Westpac Banking Corp’s New Zealand unit lifted its full-year cash earnings, growing both deposits and lending against the backdrop of a strong economy and changing banking environment.
Cash earnings, the preferred measure of the Australian-owned banks, rose 5 percent to $1.0 billion in the 12 months to Sept 30, the Sydney-based lender said in a statement. Home loans and business lending both grew 4 percent over the past year, supported by customer deposit growth of 6 percent.
The result coincides with today’s release of a ‘culture and conduct’ report on the country’s major banks, conducted jointly by the Reserve Bank of New Zealand and the Financial Markets Authority following revelations of unethical and potentially criminal practices to the Australian royal commission of inquiry into banking misconduct.
The local Westpac unit reported that net interest margin widened 12 basis points to 2.15 percent. Operating expenses fell 3 percent to $936 million while its net interest income lifted 8 percent to $1.87 billion.
It reported impairment expenses of $3 million, compared with net impairment benefit of $76 million in the prior comparative period The low levels of impairment expenses reflected the net impact of stable asset quality and recoveries across the dairy portfolio, it said.
“Generally favourable conditions on the farm helped lift our agri lending by 5 percent, while deposits from farmers increased 14 percent. This reflects a good turn around in the dairy sector from three years ago and a broadly healthy agricultural sector,” said New Zealand chief executive, David McLean.
On the conduct and culture report, he said Westpac NZ had been “working closely with the regulators”.
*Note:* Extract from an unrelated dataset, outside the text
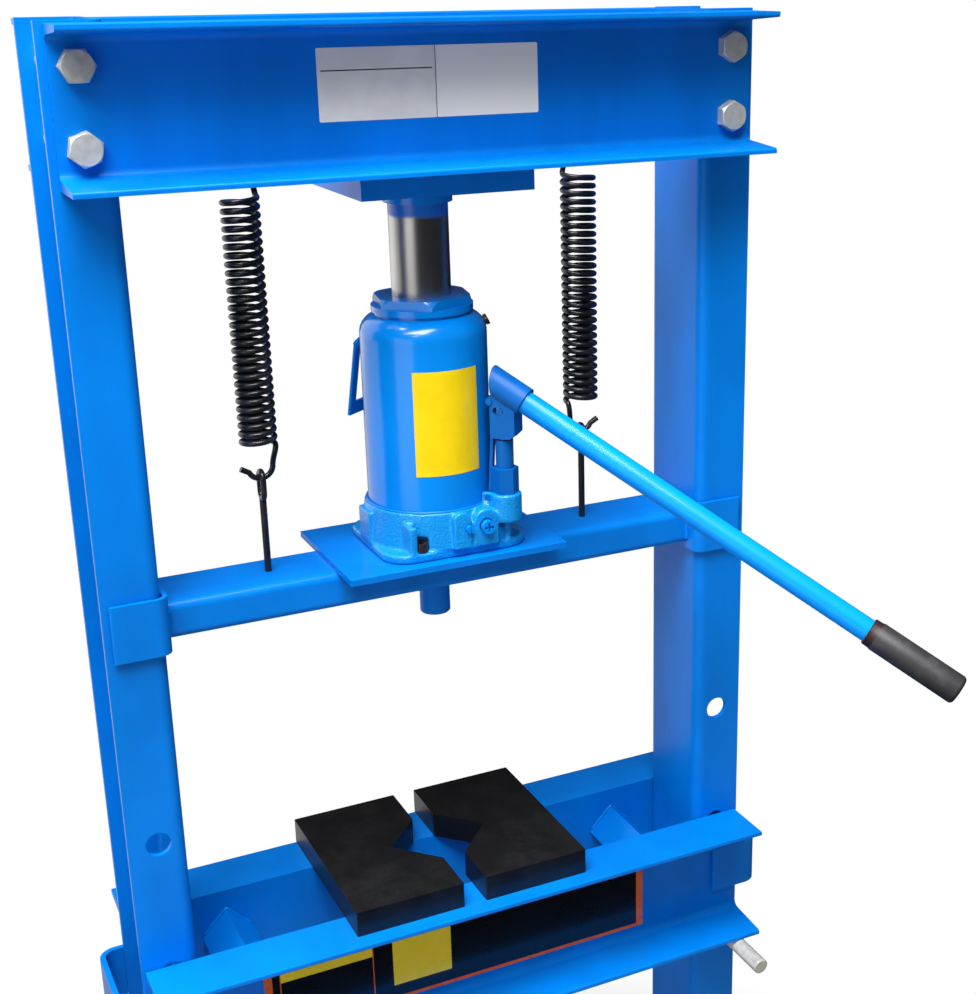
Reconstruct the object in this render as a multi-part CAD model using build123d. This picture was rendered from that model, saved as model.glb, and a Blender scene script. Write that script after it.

“We are firmly focused on putting customers first and delivering positive customer outcomes. We will be working through any issues regulators identify to ensure we retain the trust of our customers and other stakeholders. “Where any issues are identified we are committed to fixing those quickly.”
The bank’s three-year business transformation project was delivering benefits to “simplify the banking experience, streamline dated processes, and improve services and fees for our customers,” he said.
McLean said 13 banking fees or charges had been reduced or removed in the past year, on top of 11 fees or charges in the previous year. Westpac NZ also removed individual sales targets for frontline branch and contact centre staff, with incentives strongly focused on customer service and feedback.